3D code data:
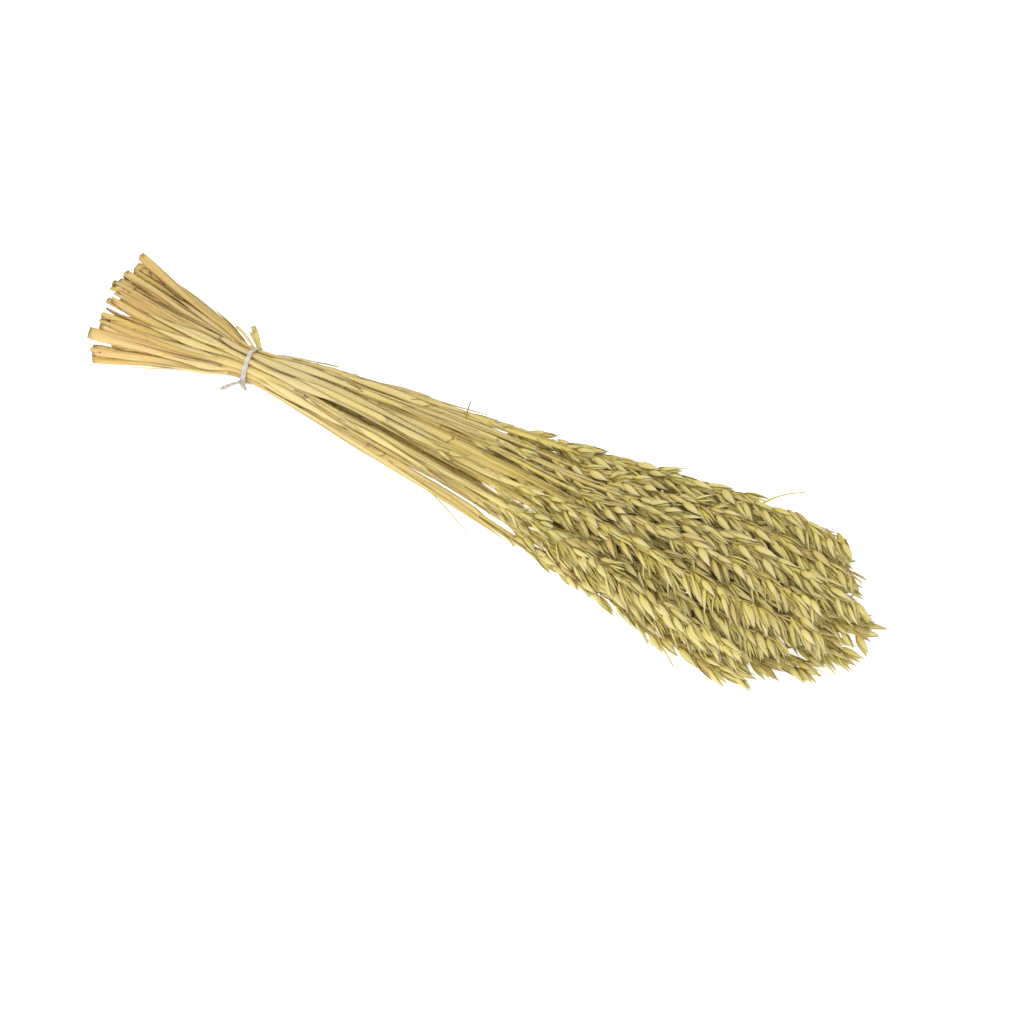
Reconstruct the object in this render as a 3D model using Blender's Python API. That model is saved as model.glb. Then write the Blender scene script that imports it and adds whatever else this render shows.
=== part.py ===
"""A bundle of dried oats, lying on a surface and tied near its cut ends.

The bundle lies along X with its heads at +X, and the surface is at Z = 0. Each stalk runs from a cut
end, through the tie, to the tip of its head, and a few dry leaves run between the stalks. All of them
are laid out as discs in slices across the bundle. The discs are pushed apart until none overlaps, so
that every straw, head and leaf has a space of its own.
"""

import math
import random
from dataclasses import dataclass

import bmesh
import bpy
import numpy as np
from mathutils import Matrix, Vector

SEED = 7
STALKS = 28

# Places along the bundle, in metres from the middle of its length.
BUTT_END, TIE_X, TIP_END = -0.350, -0.205, 0.350
UNEVEN_BUTTS, UNEVEN_TIPS = 0.012, 0.030  # how far a stalk may fall short of the ends
CUT_ROOM = 0.0007  # how far a slanting cut end reaches past its middle
BUTTS_SLANT = 0.024  # how much shorter the cut ends are on the near side
LONGEST = 0  # the stalk whose head ends the bundle
FRONT_SHORT, BACK_SHORT = 0.085, 0.050  # how much shorter the heads are at the sides of the bundle
SIDE_POWER = 1.15  # keeps the middle heads long
SLICE = 0.010

# The only places where a strand bends, measured from the tie.
BENDS = (-0.145, -0.080, -0.035, -0.012, 0.012, 0.050, 0.110)
BENDS += (0.170, 0.230, 0.290, 0.350, 0.410, 0.480, 0.555)

# The bundle's outline: distance from the tie, half width, half height, and its middle's place
# across the bundle and above the surface.
OUTLINE = (
    (-0.145, 0.061, 0.033, 0.0239, 0.029),
    (-0.090, 0.045, 0.027, 0.0249, 0.027),
    (-0.045, 0.030, 0.021, 0.0259, 0.026),
    (-0.012, 0.012, 0.012, 0.0239, 0.025),
    (0.012, 0.012, 0.012, 0.0239, 0.025),
    (0.050, 0.018, 0.017, 0.0255, 0.025),
    (0.150, 0.028, 0.022, 0.0238, 0.027),
    (0.250, 0.041, 0.027, 0.0163, 0.030),
    (0.320, 0.055, 0.031, 0.0069, 0.033),
    (0.370, 0.062, 0.034, 0.0019, 0.034),
    (0.470, 0.070, 0.035, -0.0031, 0.035),
    (0.555, 0.071, 0.035, -0.0031, 0.035),
)
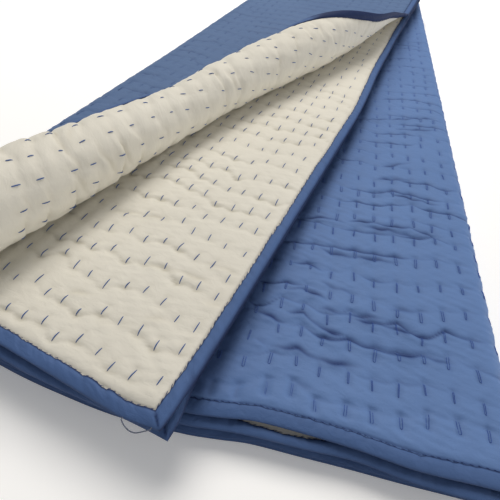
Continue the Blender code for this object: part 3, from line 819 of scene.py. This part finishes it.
upper_columns = [("top", s) for s in EDGE_SHARES]
upper_columns += [("top", between(0.041, 1.0, s)) for s in shares_of(64)]
upper_columns += [("large fold", n / 20) for n in range(21)]
upper_columns += [("lowest", SEAM_SHARE * n / 20) for n in range(1, 21)]
blue_upper = cloth_sheet("blue_cotton_upper", "blue", upper_columns,
                         along_places([(1.135, 0.0030)], [(0.05, 0.005), (1.13, 0.03)]))
lower_columns = [("lowest", between(SEAM_SHARE, 1.0, n / 8)) for n in range(8)]
lower_columns += [("right fold", n / 12) for n in range(13)]
lower_columns += [("third", 0.48 * s) for s in shares_of(88)]
lower_columns += [("third", between(0.48, 1.0, n / 20)) for n in range(20)]
lower_columns += [("small fold", n / 6) for n in range(7)]
lower_columns += [("second", s) for s in shares_of(12)]
lower_columns += [("second", 1 - s) for s in reversed(EDGE_SHARES)]
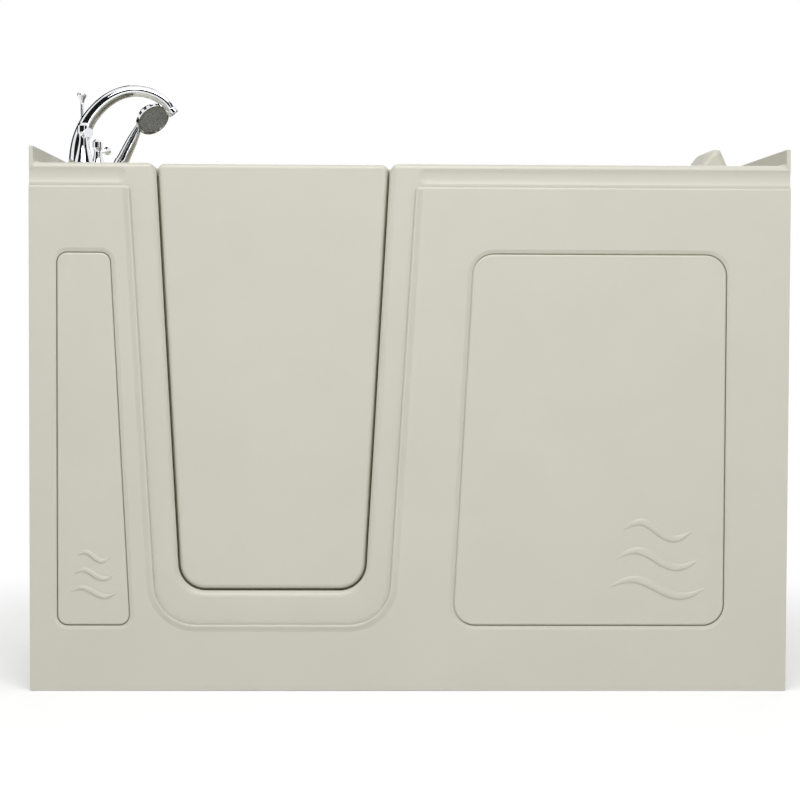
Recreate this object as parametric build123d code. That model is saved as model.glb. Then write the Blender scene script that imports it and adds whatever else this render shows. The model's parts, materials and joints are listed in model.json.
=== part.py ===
from build123d import *
import math
import os

# Walk-in alcove bathtub. Millimetres; X runs along the tub from the drain end to the seat end,
# Y runs from the front apron (-Y) to the wall behind (+Y), Z is up from the floor.

# Overall size
length = 1524.0
depth = 762.0
deck_height = 1060.0
tile_flange_rise = 32.0
shell_wall = 8.0

# Front face: the bead round the door is foremost, then apron, then shell band, then door
bead_rise = 4.0
bead_width = 15.0
bead_crest = 4.0
apron_sheet = 5.0
apron_top_radius = 4.5
apron_top_corner = 7.0
apron_step = 6.0
apron_floor_gap = 2.0
apron_overlap = 14.0
apron_return = 20.0
band_height = 46.0
band_skirt = 70.0
band_cove_height = 30.0
band_cove_depth = 3.0
band_cove_inset = 22.0
door_recess = 10.0
deck_nose_radius = 10.0
cove_radius = 9.0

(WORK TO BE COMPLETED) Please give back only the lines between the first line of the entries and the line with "STALKS = 28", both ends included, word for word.

(EXERCISE RESULT)
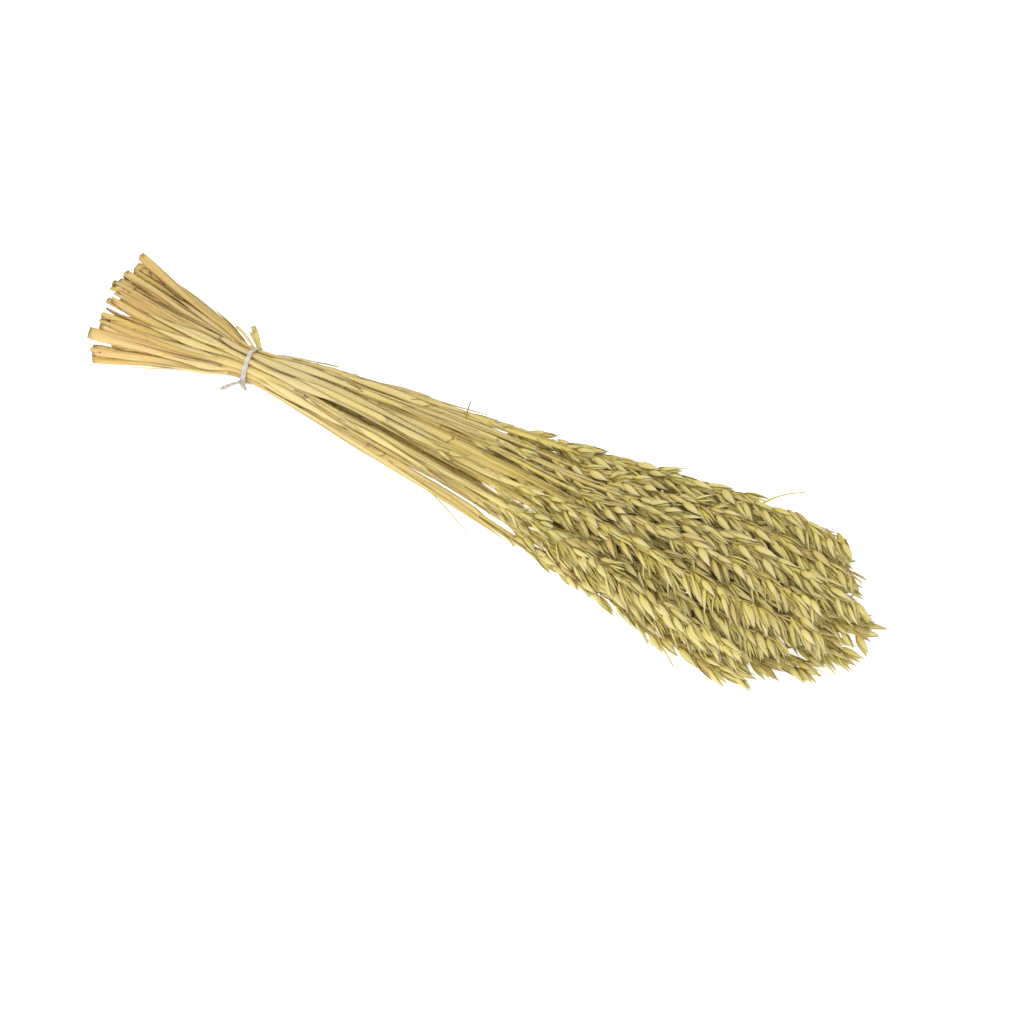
Reconstruct the object in this render as a 3D model using Blender's Python API. That model is saved as model.glb. Then write the Blender scene script that imports it and adds whatever else this render shows.
=== part.py ===
"""A bundle of dried oats, lying on a surface and tied near its cut ends.

The bundle lies along X with its heads at +X, and the surface is at Z = 0. Each stalk runs from a cut
end, through the tie, to the tip of its head, and a few dry leaves run between the stalks. All of them
are laid out as discs in slices across the bundle. The discs are pushed apart until none overlaps, so
that every straw, head and leaf has a space of its own.
"""

import math
import random
from dataclasses import dataclass

import bmesh
import bpy
import numpy as np
from mathutils import Matrix, Vector

SEED = 7
STALKS = 28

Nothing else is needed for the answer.